Early web3 games often copied these models, substituting in their fungible token for the MMO’s database currency. However, the slight misalignment between engagement and revenue was wedged open and exploited by farmers who had very high engagement without contributing any revenue. In the open-source and decentralized world wide web3, those farmers were able to quickly extract and liquidate their earnings. Many web3 games, everything from Axie Infinity to Sunflower Land, have attempted to solve this by mimicking traditional games – keep the traditional reward systems and clamp down on withdrawals. This is costly and laborious, playing whack-a-mole with exploits.

Instead, Deflationary Rewards tackles the problem at the source – only offer users token rewards when the game actually makes revenue. By keeping the incentives aligned, any “farming” activity is simply revenue-generating activity. For example, as Unite players generate revenue with in-app purchases or by watching advertisements, those players are rewarded accordingly. If players were somehow able to bypass those ads or avoid in-app-purchases, then they would be allowed to play but not able to earn any rewards. Simple as that.

Growth and Maturity

A common criticism of early “play-to-earn” games was their dependence on user growth.
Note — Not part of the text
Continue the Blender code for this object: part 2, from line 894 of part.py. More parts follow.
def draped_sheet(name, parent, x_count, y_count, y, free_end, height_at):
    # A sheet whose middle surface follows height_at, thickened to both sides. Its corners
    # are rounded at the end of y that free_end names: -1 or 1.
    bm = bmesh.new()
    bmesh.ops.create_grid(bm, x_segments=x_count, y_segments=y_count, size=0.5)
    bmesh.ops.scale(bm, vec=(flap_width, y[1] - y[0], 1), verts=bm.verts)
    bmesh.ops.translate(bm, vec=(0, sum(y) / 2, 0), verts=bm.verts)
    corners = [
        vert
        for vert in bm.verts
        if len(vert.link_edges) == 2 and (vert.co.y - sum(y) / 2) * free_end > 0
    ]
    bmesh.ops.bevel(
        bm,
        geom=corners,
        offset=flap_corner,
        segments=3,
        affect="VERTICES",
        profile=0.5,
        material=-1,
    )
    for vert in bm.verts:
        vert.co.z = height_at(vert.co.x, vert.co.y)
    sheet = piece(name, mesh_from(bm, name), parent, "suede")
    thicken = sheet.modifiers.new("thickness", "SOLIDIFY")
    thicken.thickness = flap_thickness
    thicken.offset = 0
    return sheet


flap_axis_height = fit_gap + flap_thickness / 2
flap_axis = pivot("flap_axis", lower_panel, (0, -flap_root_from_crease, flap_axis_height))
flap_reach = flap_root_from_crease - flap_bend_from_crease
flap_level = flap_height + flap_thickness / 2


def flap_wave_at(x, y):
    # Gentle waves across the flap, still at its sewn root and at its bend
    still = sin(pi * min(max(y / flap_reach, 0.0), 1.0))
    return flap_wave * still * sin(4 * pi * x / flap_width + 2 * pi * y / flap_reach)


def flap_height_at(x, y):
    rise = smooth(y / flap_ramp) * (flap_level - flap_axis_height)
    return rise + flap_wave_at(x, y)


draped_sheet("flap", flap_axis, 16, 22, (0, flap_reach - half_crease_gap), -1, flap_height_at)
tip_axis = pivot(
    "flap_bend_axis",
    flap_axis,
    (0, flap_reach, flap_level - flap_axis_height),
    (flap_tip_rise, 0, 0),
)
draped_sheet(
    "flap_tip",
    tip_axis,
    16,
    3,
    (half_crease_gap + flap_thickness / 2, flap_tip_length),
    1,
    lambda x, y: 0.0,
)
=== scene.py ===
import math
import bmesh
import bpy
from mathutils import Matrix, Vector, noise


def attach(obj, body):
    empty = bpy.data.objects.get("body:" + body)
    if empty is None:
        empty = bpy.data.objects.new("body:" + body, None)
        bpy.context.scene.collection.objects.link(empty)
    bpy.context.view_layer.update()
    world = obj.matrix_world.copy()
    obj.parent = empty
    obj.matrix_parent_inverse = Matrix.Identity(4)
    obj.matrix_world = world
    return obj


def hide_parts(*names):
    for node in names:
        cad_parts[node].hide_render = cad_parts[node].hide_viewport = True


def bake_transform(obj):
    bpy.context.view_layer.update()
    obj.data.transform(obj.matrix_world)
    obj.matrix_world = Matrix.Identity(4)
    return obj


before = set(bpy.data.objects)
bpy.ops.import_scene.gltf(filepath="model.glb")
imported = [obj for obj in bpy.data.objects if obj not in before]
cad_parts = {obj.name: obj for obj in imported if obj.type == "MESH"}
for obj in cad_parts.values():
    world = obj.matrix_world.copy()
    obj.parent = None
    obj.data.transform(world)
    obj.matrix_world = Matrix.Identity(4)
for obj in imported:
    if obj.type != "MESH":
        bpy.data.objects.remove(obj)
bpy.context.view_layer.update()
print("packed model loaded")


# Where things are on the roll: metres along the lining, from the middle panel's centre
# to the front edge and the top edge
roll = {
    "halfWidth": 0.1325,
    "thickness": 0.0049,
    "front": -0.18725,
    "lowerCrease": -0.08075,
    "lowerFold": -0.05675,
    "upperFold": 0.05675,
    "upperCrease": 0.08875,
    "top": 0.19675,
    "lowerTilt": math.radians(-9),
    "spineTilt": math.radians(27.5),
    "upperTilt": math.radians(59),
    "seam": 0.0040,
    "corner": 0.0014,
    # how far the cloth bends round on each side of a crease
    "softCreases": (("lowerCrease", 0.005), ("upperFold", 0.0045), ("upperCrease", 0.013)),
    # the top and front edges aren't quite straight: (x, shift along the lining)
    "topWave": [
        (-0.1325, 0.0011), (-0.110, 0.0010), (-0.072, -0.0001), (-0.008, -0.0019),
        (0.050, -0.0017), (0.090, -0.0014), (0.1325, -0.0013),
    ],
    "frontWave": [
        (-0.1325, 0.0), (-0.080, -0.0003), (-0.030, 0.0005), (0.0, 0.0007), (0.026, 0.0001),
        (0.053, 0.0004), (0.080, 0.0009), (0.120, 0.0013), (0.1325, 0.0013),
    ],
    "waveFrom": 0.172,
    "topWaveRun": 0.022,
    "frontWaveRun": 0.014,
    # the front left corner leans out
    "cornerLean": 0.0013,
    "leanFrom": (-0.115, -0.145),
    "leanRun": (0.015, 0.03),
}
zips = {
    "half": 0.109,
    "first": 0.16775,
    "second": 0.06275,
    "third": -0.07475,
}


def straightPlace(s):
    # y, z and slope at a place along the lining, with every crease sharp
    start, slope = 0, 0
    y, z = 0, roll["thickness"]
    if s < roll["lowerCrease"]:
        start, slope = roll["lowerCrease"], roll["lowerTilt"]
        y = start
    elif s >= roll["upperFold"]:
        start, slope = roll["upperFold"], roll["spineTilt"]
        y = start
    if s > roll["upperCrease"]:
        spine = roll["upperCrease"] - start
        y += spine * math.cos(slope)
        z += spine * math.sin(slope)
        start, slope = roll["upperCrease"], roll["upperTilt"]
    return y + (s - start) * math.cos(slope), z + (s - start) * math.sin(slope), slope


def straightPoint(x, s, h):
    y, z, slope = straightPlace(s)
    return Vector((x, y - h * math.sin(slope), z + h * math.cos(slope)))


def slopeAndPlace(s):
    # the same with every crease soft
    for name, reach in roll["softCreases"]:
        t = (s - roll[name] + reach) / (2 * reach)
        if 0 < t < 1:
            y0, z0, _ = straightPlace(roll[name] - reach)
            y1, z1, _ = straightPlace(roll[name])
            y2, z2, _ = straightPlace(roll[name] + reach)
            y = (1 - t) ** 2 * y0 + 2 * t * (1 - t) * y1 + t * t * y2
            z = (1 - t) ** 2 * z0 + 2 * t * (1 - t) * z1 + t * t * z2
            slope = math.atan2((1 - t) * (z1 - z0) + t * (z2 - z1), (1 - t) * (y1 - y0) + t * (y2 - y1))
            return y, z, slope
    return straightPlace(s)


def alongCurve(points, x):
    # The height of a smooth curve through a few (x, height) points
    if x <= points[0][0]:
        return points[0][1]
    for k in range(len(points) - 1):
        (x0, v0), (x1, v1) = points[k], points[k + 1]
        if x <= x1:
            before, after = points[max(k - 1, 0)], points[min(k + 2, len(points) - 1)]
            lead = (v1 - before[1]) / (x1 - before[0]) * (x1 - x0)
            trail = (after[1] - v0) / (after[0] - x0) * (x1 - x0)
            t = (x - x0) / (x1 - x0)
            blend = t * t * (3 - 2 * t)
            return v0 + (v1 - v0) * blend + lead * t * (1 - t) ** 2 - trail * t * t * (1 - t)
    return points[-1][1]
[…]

Token demand was driven by new player growth rather than old player retention, as the games required a high upfront buy-in in order to play. If that flow of new players dried up then token prices would subsequently fall, even if the game maintained a stable mature playerbase. As a result, play-to-earn token prices were a leading indicator of growth, becoming hypercyclical with respect to the game’s actual popularity. The dramatic booms-and-busts that resulted are infamous.

In Deflationary Rewards, token demand is driven by the active playerbase. The buyback-and-burn associated with deflationary rewards occurs based on player activity, both new and mature. There are no front-loading or anticipatory effects to push unsustainable speculation. In steady-state, Unite games network with a mature playerbase and zero growth will still drive deflation.
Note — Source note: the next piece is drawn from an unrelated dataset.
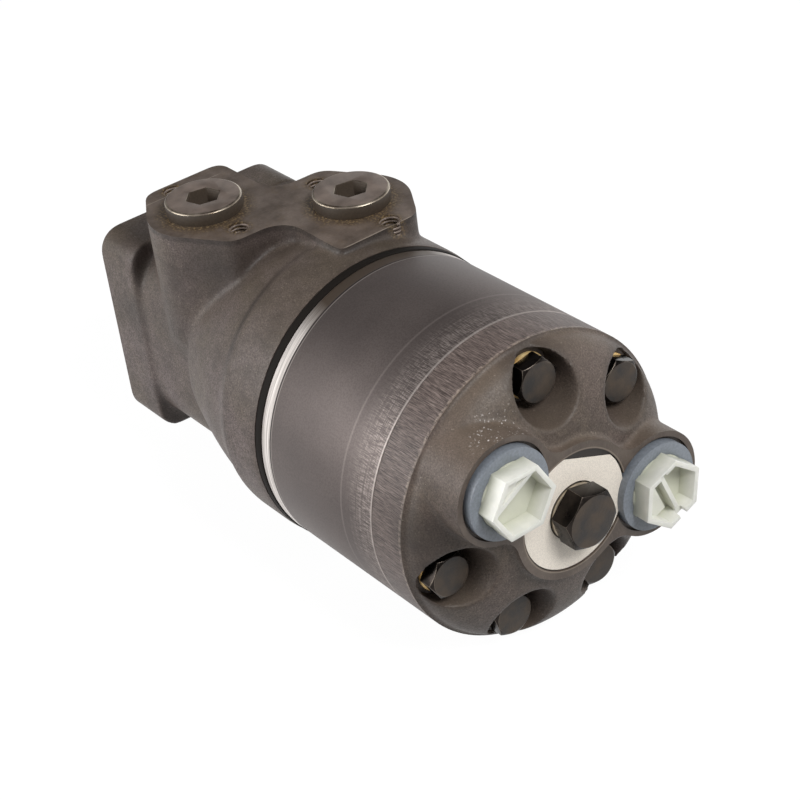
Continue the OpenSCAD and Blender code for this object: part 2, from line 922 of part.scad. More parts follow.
// Plugs
drain_washer_t = 1.2;
module drain_plug() {
    color([0.2, 0.17, 0.15])
        along_x(label_x + drain_washer_t) {
            rotate([0, 0, 22])
                bolt_head(drain_head_af, drain_head_h);
            translate([0, 0, -drain_washer_t - plug_shank_len])
                disc(drain_d / 2, plug_shank_len + drain_washer_t + 0.5);
        }
}

module drain_washer() {
    color("gray")
        along_x(label_x)
            ring(drain_washer_d / 2, drain_d / 2 + thread_gap, drain_washer_t);
}

plug_seal_t = 1;
plug_seal_r = port_bore_d / 2 + 1;
module side_plug(x, y) {
    chamfer = 0.5;
    r = plug_collar_d / 2;
    color("gray")
        translate([x, y, port_face_z])
            difference() {
                union() {
                    rotate_extrude()
                        polygon([
                            [0, 0], [r, 0], [r, plug_collar_h - chamfer], [r - chamfer, plug_collar_h],
                            [0, plug_collar_h]
                        ]);
                    translate([0, 0, -plug_shank_len])
                        disc(port_bore_d / 2 - thread_gap, plug_shank_len + 0.5);
                }
                translate([0, 0, -1])
                    ring(plug_seal_r, port_bore_d / 2 - 2, plug_seal_t + 1);
                translate([0, 0, plug_collar_h - plug_socket_depth])
                    rotate([0, 0, 17])
                        hexagon(plug_socket_af, plug_socket_depth + 1);
            }
}

module side_plug_a() {
    side_plug(port_a_x, -port_side);
}

module side_plug_b() {
    side_plug(port_b_x, port_side);
}

module side_plug_seals() {
    color("black")
        for (port = [[port_a_x, -port_side], [port_b_x, port_side]])
            translate([port[0], port[1], port_face_z + face_gap])
                ring(plug_seal_r - face_gap, port_bore_d / 2 - 2 + face_gap, plug_seal_t - 2 * face_gap);
}

module rear_plug(angle, turn) {
    floor_t = 1.2;
    web_t = 1.4;
    color([0.85, 0.9, 0.85])
        along_x(spot_x + disc_t)
            at_angle(rear_port_circle_r, angle)
                rotate([0, 0, turn]) {
                    difference() {
                        cylinder(h = cap_hex_h, r = cap_hex_r, $fn = 6);
                        translate([0, 0, floor_t])
                            cylinder(h = cap_hex_h, r = cap_hex_r - cap_wall * 2 / sqrt(3), $fn = 6);
                    }
                    translate([-cap_hex_r + cap_wall, -web_t / 2, 0])
                        cube([2 * (cap_hex_r - cap_wall), web_t, cap_hex_h * 0.7]);
                    translate([0, 0, -disc_t - plug_shank_len])
                        disc(port_bore_d / 2 - thread_gap, disc_t + plug_shank_len + 0.5);
                }
}

module rear_plug_left() {
    rear_plug(rear_port_angles[0], 0);
}

module rear_plug_right() {
    difference() {
        rear_plug(rear_port_angles[1], 22);
        along_x(spot_x + disc_t + cap_hex_h - 2.5)
            at_angle(rear_port_circle_r, rear_port_angles[1])
                rotate([0, 0, -75])
                    translate([cap_hex_r - 4, -1.5, 0])
                        cube([6, 3, 4]);
    }
}

module rear_seal_discs() {
    color([0.5, 0.58, 0.65])
        along_x(spot_x)
            for (angle = rear_port_angles)
                at_angle(rear_port_circle_r, angle)
                    ring(disc_r, port_bore_d / 2, disc_t);
}

housing();
dust_seal();
shaft_seal();
thrust_race();
thrust_needles();
output_shaft();
shaft_key();
check_ball_a();
check_ball_b();
check_stops();
seal_ring_front();
distributor_plate();
seal_ring_middle();
gear_ring();
roller_1();
roller_2();
roller_3();
roller_4();
roller_5();
roller_6();
roller_7();
rotor();
cardan_spacer();
cardan_shaft();
seal_ring_rear();
end_cover();
cover_bolts();
bolt_washers();
drain_plug();
drain_washer();
side_plug_a();
side_plug_b();
side_plug_seals();
rear_plug_left();
rear_plug_right();
rear_seal_discs();
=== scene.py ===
# %% [markdown]
# # An orbital hydraulic motor
# The CAD frame gives every metal piece its true size and place. This lesson dresses it:
# castings get their soft corners and their grain, steel gets its sheen and its scratches,
# and the small pieces that CAD leaves plain, such as screw threads, are modelled by hand.

# %% Load the frame
import json
import math
import bpy
from mathutils import Matrix, Vector

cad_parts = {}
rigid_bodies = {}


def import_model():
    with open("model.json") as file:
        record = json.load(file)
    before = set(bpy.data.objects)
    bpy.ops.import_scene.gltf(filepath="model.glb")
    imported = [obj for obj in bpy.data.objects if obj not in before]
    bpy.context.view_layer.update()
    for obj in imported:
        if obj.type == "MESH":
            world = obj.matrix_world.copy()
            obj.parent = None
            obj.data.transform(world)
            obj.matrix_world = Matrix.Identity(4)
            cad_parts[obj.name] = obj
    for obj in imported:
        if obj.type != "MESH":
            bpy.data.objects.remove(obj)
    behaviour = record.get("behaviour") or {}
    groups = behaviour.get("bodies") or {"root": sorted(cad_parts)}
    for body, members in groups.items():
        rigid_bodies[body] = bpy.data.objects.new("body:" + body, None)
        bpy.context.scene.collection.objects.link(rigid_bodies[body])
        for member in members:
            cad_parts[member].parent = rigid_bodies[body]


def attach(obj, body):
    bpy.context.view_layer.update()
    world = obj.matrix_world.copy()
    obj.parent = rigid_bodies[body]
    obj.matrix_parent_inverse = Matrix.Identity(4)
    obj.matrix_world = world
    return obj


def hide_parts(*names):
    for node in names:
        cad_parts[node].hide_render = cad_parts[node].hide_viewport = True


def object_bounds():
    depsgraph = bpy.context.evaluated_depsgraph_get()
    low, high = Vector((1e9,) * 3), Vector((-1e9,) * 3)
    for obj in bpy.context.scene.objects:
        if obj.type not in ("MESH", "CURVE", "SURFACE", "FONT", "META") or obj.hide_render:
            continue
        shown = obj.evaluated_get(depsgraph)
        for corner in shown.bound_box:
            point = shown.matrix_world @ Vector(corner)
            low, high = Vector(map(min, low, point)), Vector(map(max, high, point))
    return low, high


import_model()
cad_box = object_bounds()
print("CAD box in mm:", [[round(v * 1000, 1) for v in corner] for corner in cad_box])

# %% [markdown]
# ## The camera
# The photograph was taken from above and behind the end cover, with a longish lens.
# The camera stands at the place that was found by matching measured points of the motor
# with the picture, and it is rolled a little, because the motor hangs askew in the frame.

# %% Camera
MM = 0.001


def mm(*values):
    return Vector([v * MM for v in values])


camera_place = mm(565.58, -305.89, 354.49)
camera_target = mm(140.76, -19.03, 23.58)
camera_roll = math.radians(-7.596)
ahead = (camera_target - camera_place).normalized()
level = ahead.cross(Vector((0, 0, 1))).normalized()
upright = level.cross(ahead)
right = math.cos(camera_roll) * level + math.sin(camera_roll) * upright
up = right.cross(ahead)
camera_data = bpy.data.cameras.new("photo_camera")
camera_data.lens = 93.534
camera_data.sensor_width = 36
camera = bpy.data.objects.new("photo_camera", camera_data)
camera.matrix_world = Matrix.Translation(camera_place) @ Matrix((right, up, -ahead)).transposed().to_4x4()
bpy.context.collection.objects.link(camera)
bpy.context.scene.camera = camera
bpy.context.scene.view_settings.view_transform = "Standard"
print("Camera is", round((camera_target - camera_place).length, 3), "m from the motor")

# %% [markdown]
# ## Tools for working as by hand
# An operator works on everything that is selected, so each step first lets go of all pieces
# and then takes hold of the one that it shapes.

# %% Picking things up
def pick(*things):
    for thing in list(bpy.context.selected_objects):
        thing.select_set(False)
    for thing in things:
        thing.select_set(True)
    bpy.context.view_layer.objects.active = things[-1] if things else None


def settle(piece):
    pick(piece)
    bpy.ops.object.transform_apply(location=True, rotation=True, scale=True)


def finish_modifier(piece, kind, **settings):
    pick(piece)
    bpy.ops.object.modifier_add(type=kind)
    modifier = piece.modifiers[-1]
    for name, value in settings.items():
        setattr(modifier, name, value)
    bpy.ops.object.modifier_apply(modifier=modifier.name)


def smooth_by_angle(piece, degrees):
    pick(piece)
    bpy.ops.object.shade_smooth_by_angle(angle=math.radians(degrees))


print("Ready to pick up, settle and modify pieces")

# %% [markdown]
# ## Making raw stock
# Machined work starts from bars and turned blanks. A bar is a cylinder that lies along an
# axis, and a blank is a disc that is drawn out and resized step by step, as on a lathe.

# %% Raw stock
AXES = {"x": (0, math.pi / 2, 0), "z": (0, 0, 0)}


def rod(name, x, y, z, radius, length, axis="x", sides=64):
    """A round bar that starts at a place in mm and runs along an axis."""
    run = {"x": Vector((1, 0, 0)), "z": Vector((0, 0, 1))}[axis]
    middle = Vector((x, y, z)) + run * length / 2
    bpy.ops.mesh.primitive_cylinder_add(vertices=sides, radius=radius * MM, depth=length * MM,
                                        location=middle * MM, rotation=AXES[axis])
    piece = bpy.context.object
    piece.name = name
    settle(piece)
    return piece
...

Stabilizing Currency Price Effects

Deflationary Rewards’ revenue-based rewards are naturally resilient to price effects. Early play-to-earn games would usually pay out a fixed quantity of their token, regardless of its market price. If Axie’s SLP doubled in price, it would suddenly double the wage rate and encourage a sudden influx of farmers. If Axie’s SLP halvened, the wage rate would fall in half and cause a sudden exodus. This kind of volatility is harmful for the stability of a game.

In contrast, UNITE rewards are based on real USD revenue. When a player generates $1 of revenue, they earn $1 worth of UNITE. This amount is based on the price of USD, not UNITE. If the price of UNITE doubles, then the quantity of UNITE rewarded will halven, but the USD value will remain the same. This currency flexibility avoids the gold rushes and ghost towns created by fixed token payouts. Much in the same way currency effects balance international trade, encouraging imports or exports when the local currency is strong or weak, respectively, these currency effects add elasticity and resiliency to UNITE.